> **GIVEN DATA**
■ ■ ■ ■ ■ ■ ■

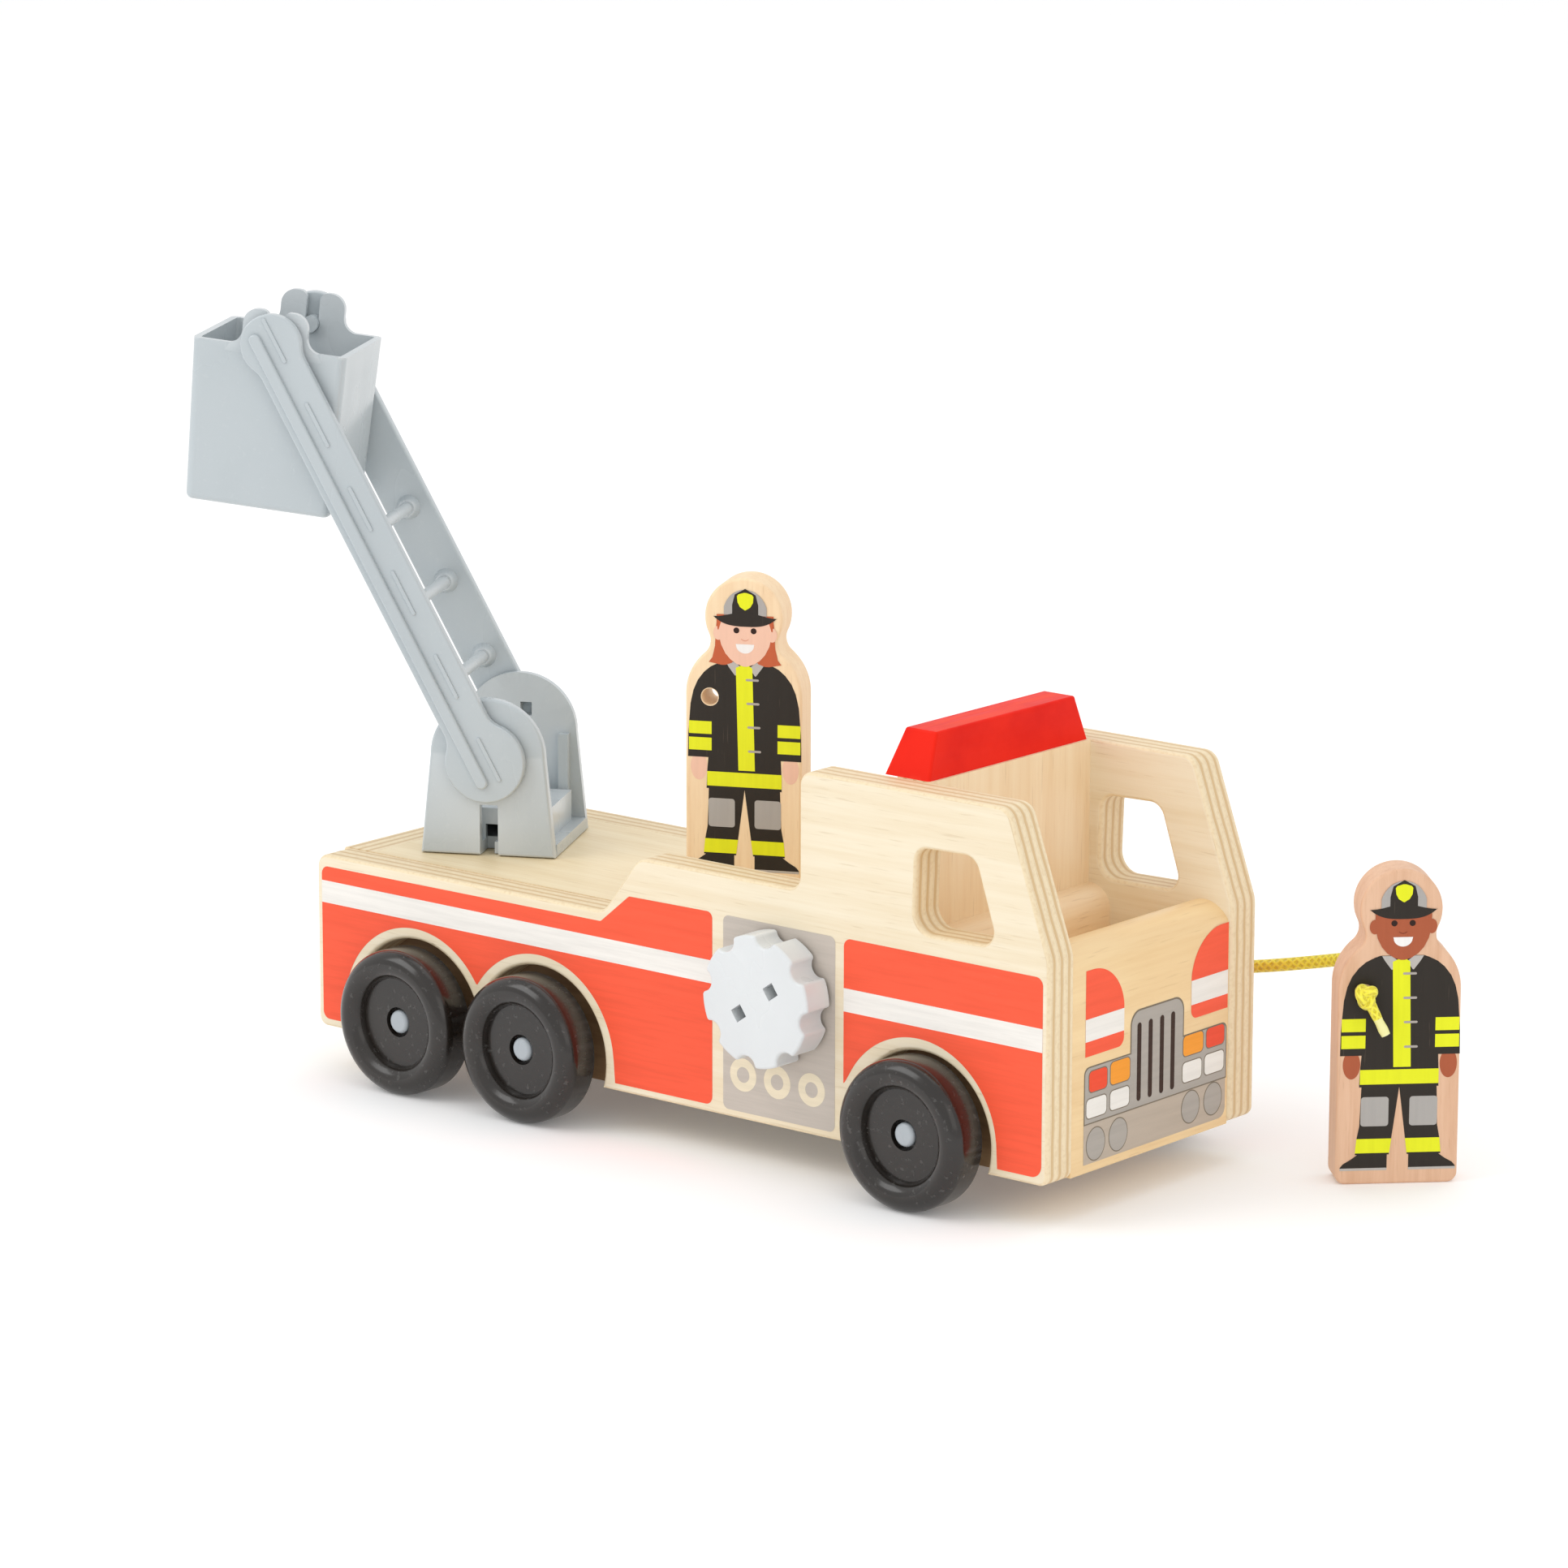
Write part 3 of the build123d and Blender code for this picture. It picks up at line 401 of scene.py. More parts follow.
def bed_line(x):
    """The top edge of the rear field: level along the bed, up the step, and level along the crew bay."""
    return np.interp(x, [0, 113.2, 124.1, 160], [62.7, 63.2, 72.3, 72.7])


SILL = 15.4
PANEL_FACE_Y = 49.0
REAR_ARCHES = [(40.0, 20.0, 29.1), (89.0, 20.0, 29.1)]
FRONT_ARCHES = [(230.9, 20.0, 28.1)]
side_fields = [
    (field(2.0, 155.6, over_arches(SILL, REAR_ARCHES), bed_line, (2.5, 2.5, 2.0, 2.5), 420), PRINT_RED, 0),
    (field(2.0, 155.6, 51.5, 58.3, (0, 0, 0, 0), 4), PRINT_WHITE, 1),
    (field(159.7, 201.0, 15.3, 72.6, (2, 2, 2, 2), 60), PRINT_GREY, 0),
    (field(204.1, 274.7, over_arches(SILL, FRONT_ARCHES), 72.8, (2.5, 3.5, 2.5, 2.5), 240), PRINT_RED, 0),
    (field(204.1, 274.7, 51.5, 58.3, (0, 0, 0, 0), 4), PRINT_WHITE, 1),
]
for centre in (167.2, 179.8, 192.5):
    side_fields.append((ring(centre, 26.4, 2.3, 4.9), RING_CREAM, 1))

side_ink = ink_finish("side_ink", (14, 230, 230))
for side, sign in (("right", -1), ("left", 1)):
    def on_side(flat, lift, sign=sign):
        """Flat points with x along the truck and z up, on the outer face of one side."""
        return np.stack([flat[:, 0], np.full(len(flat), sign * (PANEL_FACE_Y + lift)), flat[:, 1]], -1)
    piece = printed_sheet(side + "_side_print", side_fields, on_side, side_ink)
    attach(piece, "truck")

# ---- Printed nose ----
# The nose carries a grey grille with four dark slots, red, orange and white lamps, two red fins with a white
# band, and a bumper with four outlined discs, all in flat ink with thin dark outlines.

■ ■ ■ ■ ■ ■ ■

> **SHORT TASK**
Go through the listing above and restate it word for word.

> **RESPONSE TO THIS TASK**
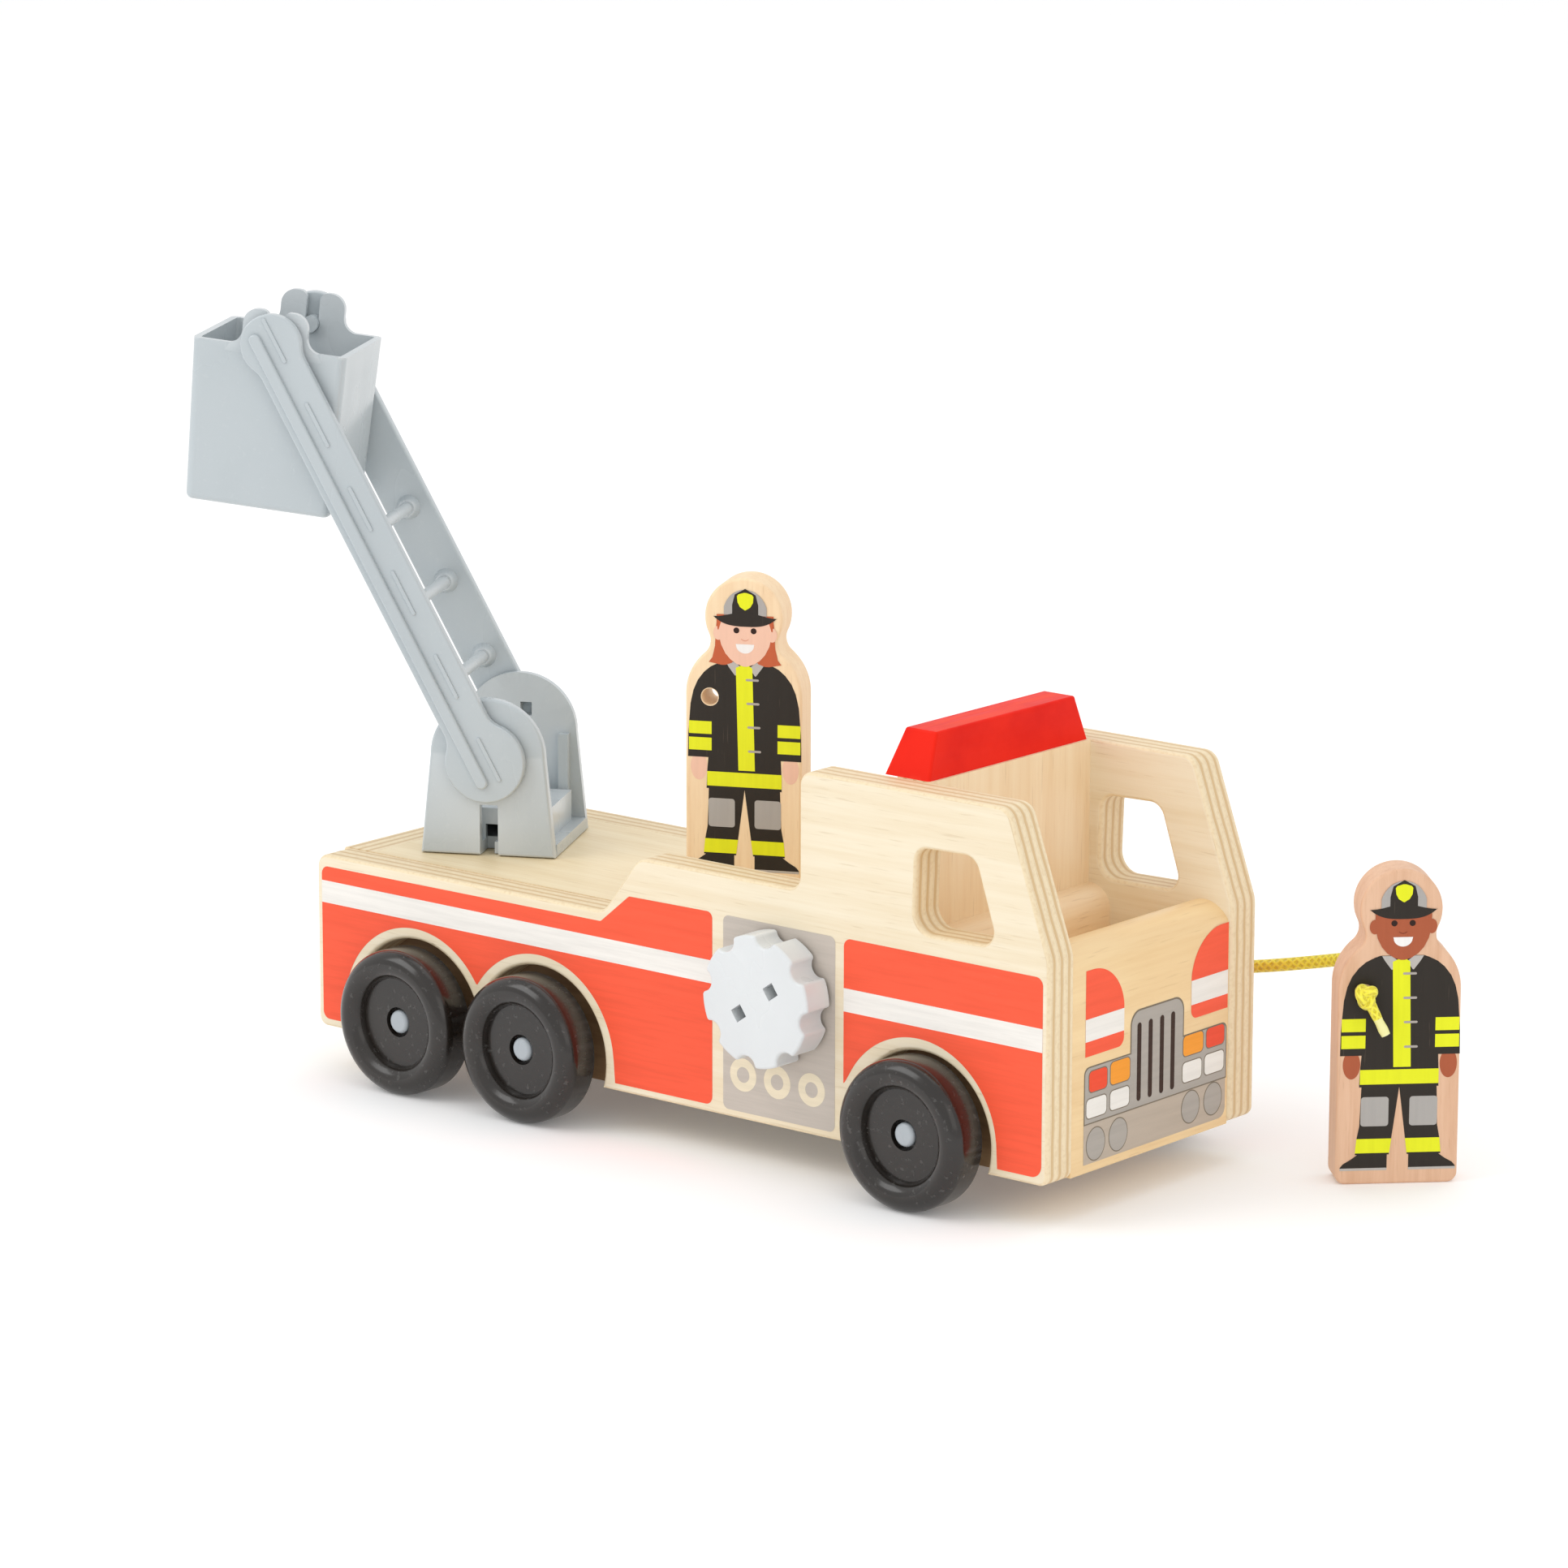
Write part 3 of the build123d and Blender code for this picture. It picks up at line 401 of scene.py. More parts follow.
def bed_line(x):
    """The top edge of the rear field: level along the bed, up the step, and level along the crew bay."""
    return np.interp(x, [0, 113.2, 124.1, 160], [62.7, 63.2, 72.3, 72.7])


SILL = 15.4
PANEL_FACE_Y = 49.0
REAR_ARCHES = [(40.0, 20.0, 29.1), (89.0, 20.0, 29.1)]
FRONT_ARCHES = [(230.9, 20.0, 28.1)]
side_fields = [
    (field(2.0, 155.6, over_arches(SILL, REAR_ARCHES), bed_line, (2.5, 2.5, 2.0, 2.5), 420), PRINT_RED, 0),
    (field(2.0, 155.6, 51.5, 58.3, (0, 0, 0, 0), 4), PRINT_WHITE, 1),
    (field(159.7, 201.0, 15.3, 72.6, (2, 2, 2, 2), 60), PRINT_GREY, 0),
    (field(204.1, 274.7, over_arches(SILL, FRONT_ARCHES), 72.8, (2.5, 3.5, 2.5, 2.5), 240), PRINT_RED, 0),
    (field(204.1, 274.7, 51.5, 58.3, (0, 0, 0, 0), 4), PRINT_WHITE, 1),
]
for centre in (167.2, 179.8, 192.5):
    side_fields.append((ring(centre, 26.4, 2.3, 4.9), RING_CREAM, 1))

side_ink = ink_finish("side_ink", (14, 230, 230))
for side, sign in (("right", -1), ("left", 1)):
    def on_side(flat, lift, sign=sign):
        """Flat points with x along the truck and z up, on the outer face of one side."""
        return np.stack([flat[:, 0], np.full(len(flat), sign * (PANEL_FACE_Y + lift)), flat[:, 1]], -1)
    piece = printed_sheet(side + "_side_print", side_fields, on_side, side_ink)
    attach(piece, "truck")

# ---- Printed nose ----
# The nose carries a grey grille with four dark slots, red, orange and white lamps, two red fins with a white
# band, and a bumper with four outlined discs, all in flat ink with thin dark outlines.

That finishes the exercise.